Flash Gordon (1980)
If there is another Science-Fiction movie with a title song to outdo the opening notes of Freddie Mercury and Queen’s electro-operatic ‘Flash’ I have yet to hear it. As flamboyant as the film it heralded it remains a drum-thumping, set-the-bass-to-maximum classic. And the same can be said for this 1980s ode to the black-and-white ‘Flash Gordon’ serials of the 1930s (and the comic strips that in turn inspired them). The storyline is one familiar to a legion of Sci-Fi fans from the grainy B&W TV episodes of the serialized show that were a staple of Saturday morning television in Ireland, Britain, the United States and pretty much everywhere else in the 1970s and ‘80s. An American football star, Flash Gordon (played by B-actor celeb Sam J. Jones), is involved in a plane crash along with journalist Dale Arden (played by an overly winsome Melody Anderson) during a mysterious storm. Seeking refuge in a nearby house they encounter a controversial scientist called Dr. Hans Zarkov (Israeli actor Chaim Topol giving a wonderfully manic performance), who informs them that the Earth is under attack from an alien power, and the Moon is being diverted from its orbit. At gunpoint Zarkov forces the duo to join him in his home-made rocket ship on a journey to the to the mysterious planet (Mongo) to discover the source of the assault on the Earth and to end it.

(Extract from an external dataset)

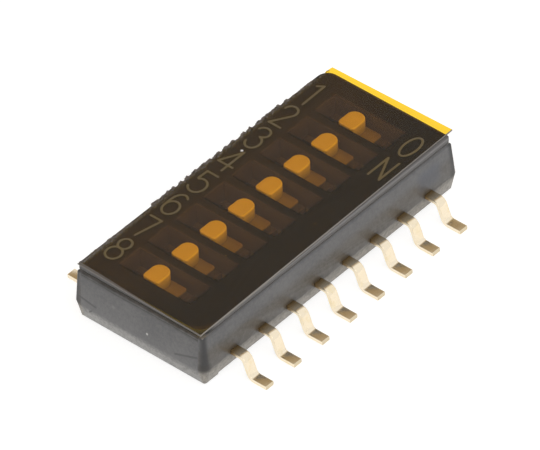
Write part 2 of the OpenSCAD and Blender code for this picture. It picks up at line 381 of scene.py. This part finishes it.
def cover_tone(f, cloud):
    """Sides painted with a sheen above, palest on the ON side, and with shade towards the joint and under the
    tape's overhanging corner, round a black top whose windows are painted black with shade.
    """
    x, y, z = f.along("X"), f.along("Y"), f.along("Z")
    long_side = 1 - y.above(COVER_LOW.y + 0.12, 0.04)
    # Painted shadow: the sides darken towards the ON side, under the tape's overhang.
    short_side = f.mix(y.above(-1.4, 2.2), rgb(44, 43, 42), f.mix(cloud, rgb(78, 75, 73), rgb(96, 92, 89)))
    # Painted light: the ON side is paler than the others.
    sides = f.mix(long_side, short_side, f.mix(cloud, rgb(96, 93, 92), rgb(122, 118, 117)))
    # Painted shade: the sides are darker towards the joint, below the plate's upper edge.
    joint_shade = f.mix(long_side, rgb(66, 64, 63), rgb(82, 80, 79))
    sides = f.mix(z.above(PLATE_Z + 0.08, 0.07), joint_shade, sides)
    # Painted shadow: the near corner is nearly black under the tape's overhanging corner.
    sides = f.mix(f.near((COVER_LOW.x, COVER_LOW.y, COVER_HIGH.z), 0.35, 0.3), sides, rgb(18, 17, 16))
    # Painted shade: further in, round the windows and under the plate, the cover is dark.
    below = f.mix(within(f, COVER_HIGH, 0.35, 0.35), sides, rgb(46, 44, 42))

    top = f.mix(y.above(-1.7, 3.0), f.mix(cloud, rgb(36, 36, 35), rgb(42, 42, 41)),
                f.mix(cloud, rgb(51, 50, 46), rgb(60, 58, 54)))
    top = f.mix(x.above(COVER_HIGH.x - 0.1, 0.08), top, rgb(90, 88, 84))
    reach = 0.65
    centre = (COVER_LOW.x + reach, COVER_LOW.y + reach, COVER_HIGH.z)
    corner = (centre[0] - x).above(0, 0.1) * (centre[1] - y).above(0, 0.1)
    corner = corner * (1 - f.near(centre, reach - 0.06, 0.06))
    top = f.mix(corner, top, rgb(62, 60, 56))
    top = f.mix(bare_rim(x, y), top, f.mix(cloud, rgb(86, 84, 84), rgb(112, 109, 109)))
    return f.mix(z.above(COVER_HIGH.z - 0.045, 0.02), below, top)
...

What follows is an absolutely rollicking adventure as they explore the world of the Emperor Ming the Merciless (played by famed Swedish actor Max von Sydow in a role he clearly relished), and the many kingdoms and peoples of Mongo he rules over, while struggling to create an alliance to overthrow Ming’s tyrannical rule. Despite the clichés and silliness of the plot, the story still manages to engage and hold the attention and it comes to a suitably satisfactory end – albeit an open one with an unfortunately never to be fulfilled hint of a sequel.

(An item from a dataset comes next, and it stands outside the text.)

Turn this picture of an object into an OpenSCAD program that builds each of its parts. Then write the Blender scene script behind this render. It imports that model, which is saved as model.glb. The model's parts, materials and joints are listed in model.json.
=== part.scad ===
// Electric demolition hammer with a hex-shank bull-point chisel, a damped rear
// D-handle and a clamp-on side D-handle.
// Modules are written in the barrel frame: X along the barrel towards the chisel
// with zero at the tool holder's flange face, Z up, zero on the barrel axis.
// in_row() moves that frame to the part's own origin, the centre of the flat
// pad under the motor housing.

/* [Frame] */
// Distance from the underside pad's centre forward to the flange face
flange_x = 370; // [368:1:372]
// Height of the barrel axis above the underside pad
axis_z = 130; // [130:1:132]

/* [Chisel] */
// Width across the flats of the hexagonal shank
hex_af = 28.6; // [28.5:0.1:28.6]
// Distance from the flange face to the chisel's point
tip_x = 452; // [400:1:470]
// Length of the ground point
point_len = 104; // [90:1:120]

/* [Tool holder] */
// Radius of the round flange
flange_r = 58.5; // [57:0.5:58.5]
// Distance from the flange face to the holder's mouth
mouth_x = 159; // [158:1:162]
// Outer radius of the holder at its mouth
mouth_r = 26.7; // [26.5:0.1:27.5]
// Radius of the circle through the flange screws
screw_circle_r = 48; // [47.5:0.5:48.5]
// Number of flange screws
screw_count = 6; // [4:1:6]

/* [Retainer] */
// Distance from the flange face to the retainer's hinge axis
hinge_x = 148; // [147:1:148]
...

‘Flash Gordon’ was and remains beautiful to look at, containing some of the most colourful sets and designs to be found in Science-Fiction movies, with retro-futuristic costumes to match. The special effects are about par 1980s standard, but a good standard, and still hold up (the skies of Mongo are still incredible to look at). The movie knows itself for what it is: energetic, tongue-in-cheek, there to be enjoyed camp Sci-Fi, and is all the better for it. It never really takes itself too seriously and in doing so has created one of the great SF movies of the 1980s.The supporting cast is wonderful, with the incredibly sexy model-turned-actress Ornella Muti playing Ming’s dangerously obsessional daughter Princess Aura, British actor and future ‘James Bond’ Timothy Dalton playing Prince Barin (Aura’s on-off lover), and a truly, fantastically, outrageously manic Brian Blessed as Prince Vultan, polystyrene wings, rubber hammer an’ all. In the United States the movie received a very poor box office showing, and was generally disliked by critics, while in Europe and elsewhere it rapidly reached the status of a cult must-see classic, a status that has only grown with the passing of time. ‘Flash Gordon’ remains a silly, cheerful Sci-Fi romp held in deep affection by its many fans, and is deservedly available in several quality DVD and Blu-ray editions. And, seriously, who does not know that Queen song?